Richard F Ott, Dirk Scherler, Karl W Wegmann, Mitch K D'Arcy, Richard J Pope, Susan Ivy-Ochs, Marcus Christl, Christoph Vockenhuber, Tammy Rittenour

The impact of Quaternary climate cycles on denudation rates and fluvial aggradation and incision is debated, especially in non-glaciated regions. Here we present paleo-denudation rates and geochronological constraints on aggradation and incision from the Sfakia and Elafonisi alluvial-fan sequences on Crete, Greece. We report seven optically stimulated luminescence (OSL), ten radiocarbon ages, and eight 10Be and eight 36Cl denudation rates from modern and terrace sediments. For five samples, 10Be and 36Cl were measured on the same sample by measuring 10Be on cherts and 36Cl on calcite.
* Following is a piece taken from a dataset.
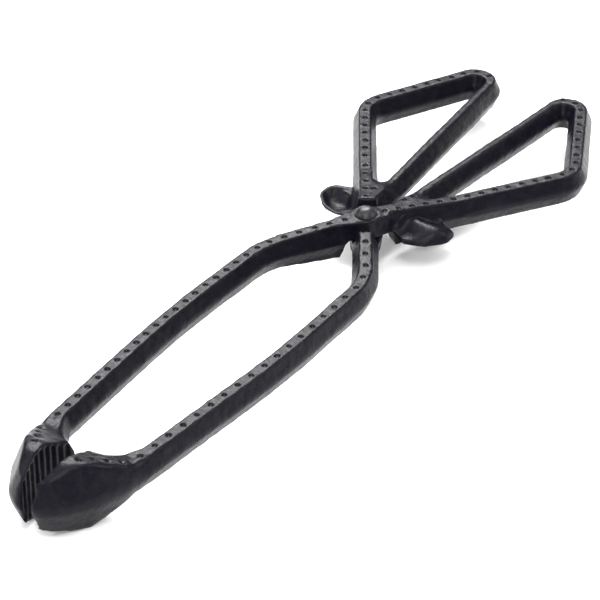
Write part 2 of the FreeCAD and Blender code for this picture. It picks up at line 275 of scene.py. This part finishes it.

Results indicate relatively steady denudation rates throughout the past 80kyr, but the aggradation and incision history indicate a link with shifts in climate. At the Elafonisi fan, we identify four periods of aggradation coinciding with Marine Isotope Stages (MIS) 2, 4, 5a/b, and likely 6, and three periods of incision coinciding with MIS 1, 3, and likely 5e. At the Sfakia fan, rapid aggradation occurred during MIS 2 and 4, analogous to aggradation periods at the Elafonisi fan system, followed by up to 50 m of incision during MIS 1. Nearby climate and vegetation records show that MIS 2, 4, and 6 were characterized by cold and dry climates with sparse vegetation, whereas forest cover and wet conditions prevailed during MIS 1, 3, and 5. Our data thus suggest that past changes in climate had little effect on landscape-wide denudation rates, but exerted a strong control on the aggradation-incision behaviour of alluvial channels on Crete. During glacial stages, we attribute aggradation to hillslope sediment release promoted by reduced vegetation cover and decreased river sediment transport capacity; conversely, incision occurred during relatively warm and wet stages due to increased river transport capacity. We conclude that, in this landscape, past hydroclimate variations outcompeted changes in sediment supply as the primary driver of alluvial deposition and incision.